About Speedway Motorsports, Inc.

 

Speedway Motorsports is a leading marketer and promoter of motorsports entertainment in the United States. The Company, through its subsidiaries, owns and operates the following premier facilities: Atlanta Motor Speedway, Bristol Motor Speedway, Charlotte Motor Speedway, Kentucky Speedway, Las Vegas Motor Speedway, New Hampshire Motor Speedway, Sonoma Raceway and Texas Motor Speedway. The Company provides souvenir merchandising services through its SMI Properties subsidiaries; manufactures and distributes smaller-scale, modified racing cars and parts through its US Legend Cars International subsidiary; and produces and broadcasts syndicated motorsports programming to radio stations nationwide through its Performance Racing Network subsidiary.

 

This news release contains forward-looking statements concerning the Company’s offering of New Notes. The terms of, and the Company’s ability to complete, the New Notes offering will depend upon prevailing market conditions and other factors including, but not limited to, economic factors, weather, the success of NASCAR and others as sanctioning bodies, capital projects and expansion, financing needs, income taxes and a host of other factors both within and outside of management control. These factors and other factors, including those contained in our Annual Report on Form 10-K and subsequently filed Quarterly Reports on Form 10-Q, involve certain risks and uncertainties that could cause actual results or events to differ materially from management’s views and expectations.
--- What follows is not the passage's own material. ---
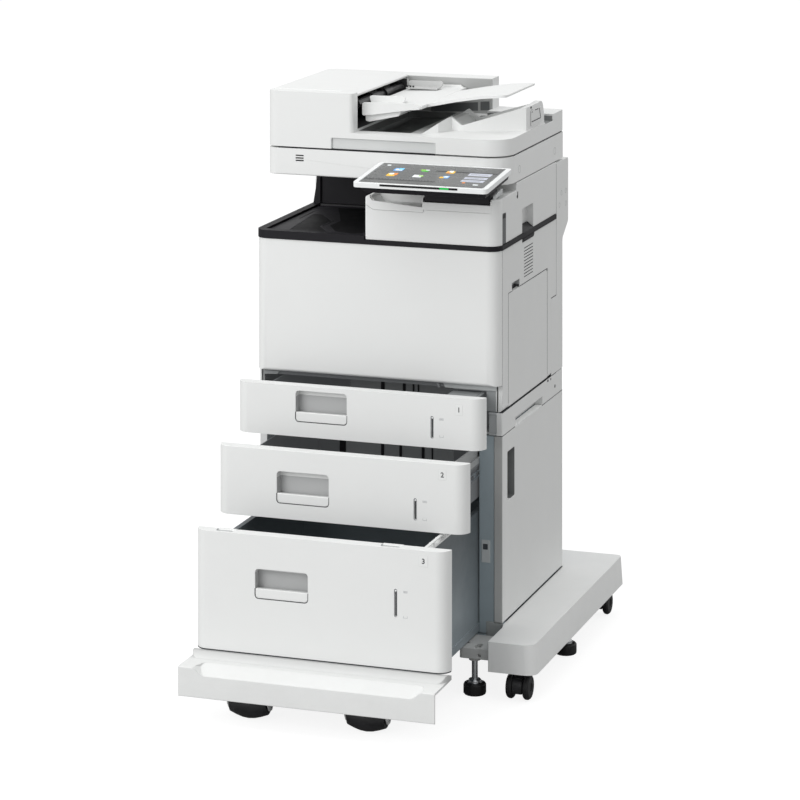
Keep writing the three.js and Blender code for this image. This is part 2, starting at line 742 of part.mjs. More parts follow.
addPiece("step_cover", LIGHT, () => {
  // apron, top with a foot pocket, ridge and roller brackets
  const { front, apron, bottom, top, thick } = STEP;
  const fullWidth = (outline) => side(outline, -HALF_WIDTH, HALF_WIDTH);
  const flat = fullWidth(round(rect(front, 22, top - thick, top), [0, 0, 0, 2], 4));
  const ridge = round(
    [
      [front + 4, top - 1], [22, top - 1], [22, top + 4], [2, top + 10.6],
      [-8, top + 10.6], [-22, top], [front + 4, top],
    ],
    [0, 0, 0, 2, 2, 9, 0],
    4,
  );
  // the ridge follows the rounded corners of the drawer front
  const bend = round(rect(-HALF_WIDTH, HALF_WIDTH, -27, 22), [27, 27, 0, 0], 8);
  const ridgeBody = common(fullWidth(ridge), plan(bend, top - 1, top + 12));
  const apronBody = fullWidth(rect(front, front + apron, bottom, top - 2));

  // shallow pocket sloping down to the front, with slanted ends; its lining is the
  // same form grown outwards
  const mouth = (grow) =>
    face(
      round(
        [
          [-228 - grow, top + 4], [-224 - grow, top - 1], [-207, top - 14.5 - grow],
          [211, top - 14.5 - grow], [228 + grow, top - 1], [232 + grow, top + 4],
        ],
        [0, 5, 20, 20, 5, 0],
        5,
      ),
      front - 3,
      -39,
    );
  const mouthPlan = (grow) =>
    plan(
      round(
        [
          [-229 - grow, front - 3], [233 + grow, front - 3],
          [222 + grow, -41 + grow], [-217 - grow, -41 + grow],
        ],
        [0, 0, 14, 14],
        5,
      ),
      top - 30,
      top + 5,
    );
  const slope = [[front - 4, top - 16], [-42, top + 0.2], [-42, top + 6], [front - 4, top + 6]];
  const liningSlope = [
    [front + 0.5, top - 16.4], [-39, top - 0.8],
    [-39, top - 0.2], [front + 0.5, top - 0.2],
  ];
  const pocket = common(side(slope, -240, 240), mouth(0), mouthPlan(0));
  const lining = common(side(liningSlope, -240, 240), mouth(2.2), mouthPlan(2));

  const brackets = Object.values(ROLLERS).flatMap((x) =>
    [-1, 1].map((sign) => rollerBracket(x + sign * (ROLLER.half + 3.5))),
  );
  // clearance for the cast ears when the drawer is shut
  const earRoom = add(
    box(197, 259, front + 3.6, 24, 60, 94.4),
    box(-259, -197, front + 3.6, 24, 60, 94.4),
  );
  const body = cut(add(add(flat, ridgeBody), apronBody, lining), pocket);
  return cut(add(body, ...brackets), earRoom).translate([0, STEP_SHIFT, 0]);
});

// barrel-shaped rollers with a short pin at each end
for (const [name, x] of Object.entries(ROLLERS)) {
  addPiece("roller_" + name, RUBBER, () => {
    const { radius, end, half, y, z } = ROLLER;
    const pin = { radius: 5, end: half + 1.5 };
    const profile = [[0, -pin.end], [pin.radius, -pin.end], [pin.radius, -half], [end, -half]];
    for (let k = 1; k < 6; k++) {
      const bulge = (radius - end) * Math.sin((Math.PI * k) / 6);
      profile.push([end + bulge, -half + (2 * half * k) / 6]);
    }
    profile.push([end, half], [pin.radius, half], [pin.radius, pin.end], [0, pin.end]);
    return alongX(turned(profile, 20)).translate([x, STEP_SHIFT + y, z]);
  });
}

// ---------------------------------------------------------------- cabinet
addPiece("cabinet_frame", STEEL, () => {
  const { bottom, top } = CABINET;
  const [front, back, right] = [27, BODY_BACK, 237.6];
  const strike = cut(
    box(212.5, 229.7, 25.7, 30, 233.4, 277),
    box(215.1, 225, 20, 28, 258.6, 269.8),
  );
  return add(
    box(-240, right, front, back, bottom, bottom + 4), // floor
    box(-251, right, front, back, top - 6, top), // top
    box(-HALF_WIDTH, -HALF_WIDTH + 4, front, back, 118, top), // left side
    box(-HALF_WIDTH + 1, -240, front, back, bottom, 122), // left sill
    box(-251, 240, back - 4, back, bottom, top), // back
    box(right - 4, right, front, 60, bottom + 1, top - 1), // right post
    box(207.5, right, front, 30, 94, top - 1), // its front flange
    box(-240, -209, front, 30, 110, top - 1), // flange of the left post
    box(-240, -236, front, 60, bottom + 1, top - 1), // left post
    box(-252, -236, front, 30, 110, top - 1), // tie to the left side
    box(right - 3, right, 56, back, 300, top - 1), // upper right side
    box(231, right, 50, back, bottom + 1, 114), // lower right rail
    strike,
    plan(roundedRect(222, 255.6, 25.6, 44, 3), bottom, 116), // front right block
  );
});

addPiece("cabinet_side_door", GREY, () => {
  const outline = round(
    [
      [238.6, 25.6], [HALF_WIDTH, 25.6], [HALF_WIDTH, 455.5],
      [250.5, 455.5], [250.5, 30], [238.6, 30],
    ],
    [0, 2, 2, 0, 0, 0],
    3,
  );
  const pullBacking = box(238.6, 252, 56, 112, 346, 450);
  return cut(
    add(plan(outline, 117.2, CABINET.top), pullBacking),
    side(roundedRect(59, 108.5, 349.5, 446, 3), 241, 260),
  );
});

addPiece("joining_ring", GREY, () => {
  // open at the front, with grips in its lower edge
  const { bottom, top } = RING;
  const outline = round(rect(-HALF_WIDTH, HALF_WIDTH, 25.5, BODY_BACK), [3, 3, 4, 4], 3);
  const ring = cut(plan(outline, bottom, top), box(-227, 227, 20, 440, bottom - 1, top + 1));
  const floor = box(-228, 228, 32, 441, bottom, bottom + 4);
  const grip = rect(115, 306, bottom - 1, 502);
  const frontNotch = box(226.5, 243, 25, 28, 489, 525.5);
  return cut(add(ring, floor), side(grip, 238, 260), side(grip, -260, -238), frontNotch);
});

// ---------------------------------------------------------------- stabiliser base
// In the keys the first letter is front or rear, the second right or left.
const OUTRIGGER = { left: 260.6, right: 352, front: -88, back: 577, bottom: 56, top: 114 };
const BAR = { bottom: 80, top: 87.5 };
const FEET = {
  fr: { x: 223.6, y: -54, top: 71.6 },
  fl: { x: -223.6, y: -54, top: 71.6 },
  rr: { x: 321.7, y: 247, top: 83.6 },
  rl: { x: -223.6, y: 400, top: 59.6 },
};
const CASTERS = {
  fr: { x: 316, y: -44, top: OUTRIGGER.bottom },
  rr: { x: 316, y: 544, top: OUTRIGGER.bottom },
  fl: { x: -170, y: 110, top: BAR.bottom },
  rl: { x: -200, y: 530, top: OUTRIGGER.bottom },
};
const CASTER = { radius: 24, gap: 10, width: 13, trail: 14 };

addPiece("outrigger_cover", GREY, () => {
  // L-shaped: along the right side and behind the cabinet
  const { left, right, front, back, bottom, top } = OUTRIGGER;
  const outline = round(
    [
      [left, front], [right, front], [right, back], [-HALF_WIDTH, back],
      [-HALF_WIDTH, 458.3], [256.3, 458.3], [256.3, 30], [left, 7],
    ],
    [2, 22, 12, 6, 0, 0, 2, 2],
    7,
  );
  const hollow = round(rect(left + 5, right - 5, front + 4, back - 4), [3, 18, 9, 3], 6);
  const rearHollow = box(-HALF_WIDTH + 5, left + 6, 464, back - 5, bottom - 1, top - 5);
  const mounts = ["fr", "rr", "rl"].map((key) => {
    const { x, y } = CASTERS[key];
    return box(x - 8, x + 8, y - 8, y + 8, bottom + 1, top - 3);
  });
  return add(
    cut(flared(outline, bottom, top, 300, 4), plan(hollow, bottom - 1, top - 5), rearHollow),
    ...mounts,
    box(311, 347, 232, 262, 84, top - 3), // over the rear right foot
  );
});

// plan of the right ear: x, y, corner radius
const EAR = [
  [198, -74.5, 6], [258, -74.5, 2], [258, 14, 0], [204, 14, 0],
  [204, -34, 2], [209, -37, 1], [209, -44, 1], [198, -47, 3],
];
function footEar(sign) {
  const rows = sign > 0 ? EAR : [...EAR].reverse();
  const points = rows.map(([x, y]) => [sign * x, y]);
  const radii = rows.map(([, , radius]) => radius);
  const holeX = sign * 232;
  const hollowX = sign * 231;
  return cut(
    plan(round(points, radii, 4), 73.5, 93.6),
    plan(roundedRect(holeX - 6.2, holeX + 6.2, -69, -41, 6), 70, 100),
    rodY(3.4, -76, -68, sign * 239.2, 81, 12),
    box(hollowX - 22, hollowX + 22, -62, 4, 70, 78),
  );
}
const footBoss = ({ x, y }) =>
  cut(rodZ(11.5, 66.5, 88, x, y, 20), rodZ(6.6, 66, 72.8, x, y, 20));

addPiece("foot_bracket", GREY, () => {
  // cross bar under the cabinet with a cast ear on each side carrying the front feet
  const { bottom, top } = BAR;
  return add(
    box(-HALF_WIDTH, HALF_WIDTH, 9, 60, 76, top),
    footEar(1),
    footEar(-1),
    footBoss(FEET.fr),
    footBoss(FEET.fl),
    box(-236, -212, 50, 412, bottom, top), // arm to the rear left foot
    rodZ(12, 60, top, FEET.rl.x, FEET.rl.y, 12),
    box(-184, -156, 50, 124, bottom, top), // arm to the front left caster
  );
});

for (const [key, { x, y, top }] of Object.entries(FEET)) {
  // disc with a nut and a bolt
  const bolt = 5.9;
  const profile = [
    [0, 0], [20, 0], [22.3, 2.5], [22.3, 19], [20.5, 22], [13, 23.5],
    [13, 26.5], [11, 29.5], [bolt, 29.5], [bolt, top], [0, top],
  ];
  addPiece("foot_" + key, RUBBER, () => turned(profile, 16).translate([x, y, 0]));
}

// fork with hood and stem; the wheels trail in front of the stem
function casterFork({ x, y, top }) {
  const { radius, gap, trail } = CASTER;
  const z = radius + 1;
  const axleY = y - trail;
  const left = x - gap + 0.6;
  const right = x + gap - 0.6;
  const hood = common(
    rodX(radius - 2, left, right, axleY, z, 20),
    box(x - 20, x + 20, axleY - 40, axleY + 40, z - 10, z + 40),
  );
  const stem = rodZ(9, z + 8, top - 0.4, x, y, 12);
  const arm = round(
    [[axleY - 8, z + 6], [y + 11, z + 6], [y + 11, z + 20], [axleY - 4, z + 22]],
    3,
    3,
  );
  const bore = rodX(4.5, x - gap - 2, x + gap + 2, axleY, z, 12);
  return cut(add(hood, stem, side(arm, left, right)), bore);
}

// two wheels on one axle
function casterWheels({ x, y }) {
  const { radius, gap, width, trail } = CASTER;
  const z = radius + 1;
  const axleY = y - trail;
  const profile = [
    [0, 0], [radius - 3, 0], [radius, 3], [radius, width - 4],
    [radius - 3, width - 0.4], [8, width - 0.4], [8, width - 2.4], [0, width - 2.4],
  ];
  const wheel = alongX(turned(profile, 20));
  return add(
    wheel.translate([x + gap + 0.4, axleY, z]),
    wheel.mirror([1, 0, 0]).translate([x - gap - 0.4, axleY, z]),
    rodX(4, x - gap - 2, x + gap + 2, axleY, z, 12),
  );
}

for (const [key, caster] of Object.entries(CASTERS)) {
  addPiece(`caster_${key}_fork`, BLACK, () => casterFork(caster));
  addPiece(`caster_${key}_wheels`, RUBBER, () => casterWheels(caster));
}

export default root;
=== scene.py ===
# Looks of the photocopier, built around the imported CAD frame.
import math
import random

import bpy
import bmesh
from mathutils import Matrix, Vector


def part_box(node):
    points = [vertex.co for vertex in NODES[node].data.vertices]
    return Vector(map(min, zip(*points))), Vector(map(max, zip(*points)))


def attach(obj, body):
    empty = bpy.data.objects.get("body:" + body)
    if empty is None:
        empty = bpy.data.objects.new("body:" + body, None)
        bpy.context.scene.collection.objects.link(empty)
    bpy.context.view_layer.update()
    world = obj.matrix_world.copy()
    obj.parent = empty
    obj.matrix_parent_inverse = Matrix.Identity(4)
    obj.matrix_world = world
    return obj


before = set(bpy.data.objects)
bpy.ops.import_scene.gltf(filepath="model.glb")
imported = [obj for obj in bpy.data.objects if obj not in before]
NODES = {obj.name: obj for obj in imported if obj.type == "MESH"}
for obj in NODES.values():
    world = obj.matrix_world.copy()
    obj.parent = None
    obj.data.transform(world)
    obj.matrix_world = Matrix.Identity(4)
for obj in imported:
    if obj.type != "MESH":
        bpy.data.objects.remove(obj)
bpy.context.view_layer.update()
random.seed(7)

MM = 0.001
_c0, _c1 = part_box("front_cover")
OX, OY = (_c0.x + _c1.x) / 2, _c0.y  # the main unit's middle and its front plane


def W(x, y, z):
    """Millimetres from the main unit's middle, front plane and floor, to metres in the row frame."""
    return Vector((x * MM + OX, y * MM + OY, z * MM))


# ------------------------------------------------------------------ materials
def srgb(r, g, b):
    f = lambda c: (c / 255) / 12.92 if c / 255 <= 0.04045 else (((c / 255) + 0.055) / 1.055) ** 2.4
    return (f(r), f(g), f(b), 1.0)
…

Inclusion of any information or statement in this news release does not necessarily imply that such information or statement is material. The Company does not undertake any obligation to release publicly revised or updated forward-looking information, and such information included in this news release is based on information currently available and may not be reliable after this date.